Testing framework that can tests SparkPipelineFramework library by just providing input files to setup before running the transformer and output files to use for verifying the output
- Create a folder structure similar to the folder structure of your library in SparkPipelineFramework (This is how the Testing Framework finds the Transformer to run)
- Create an input folder and put in files that represent the input views. These files can be csv, json or parquet
- (Optionally) Create an input_schema folder and put in any schemas you want applied to the above views. This follows the Spark Json Schema format.
- (Optional) Create an output folder and put in files that represent the output views you expect. These files can be csv, json or parquet
- (Optional) Create an output_schema folder and put in any schemas you want applied to the output views
- Copy the following test code and put it in a test file in this folder
from pathlib import Path
from pyspark.sql import SparkSession
from spark_pipeline_framework_testing.test_runner import SparkPipelineFrameworkTestRunner
def test_folder(spark_session: SparkSession) -> None:
data_dir: Path = Path(__file__).parent.joinpath('./')
SparkPipelineFrameworkTestRunner.run_tests(spark_session=spark_session, folder_path=data_dir)
- Now just run this test.
Note: the test finds files in sub-folders too.

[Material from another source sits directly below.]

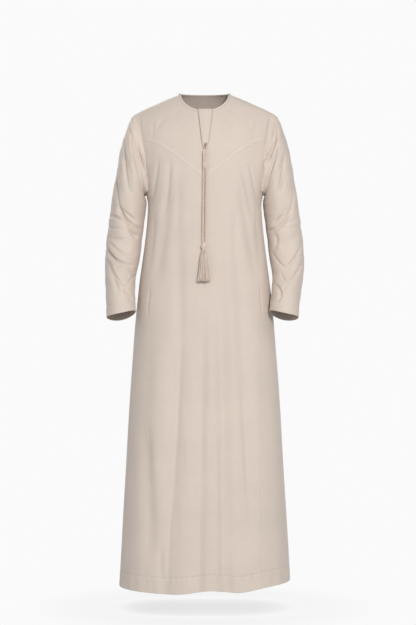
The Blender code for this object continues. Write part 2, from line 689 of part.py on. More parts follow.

For the transformer defined here: https://github.com/imranq2/SparkPipelineFramework.Testing/tree/main/library/features/people/my_people_feature You can find the test here: https://github.com/imranq2/SparkPipelineFramework.Testing/tree/main/tests/library/features/people/my_people_feature
- Create a new release
- The GitHub Action should automatically kick in and publish the package
- You can see the status in the Actions tab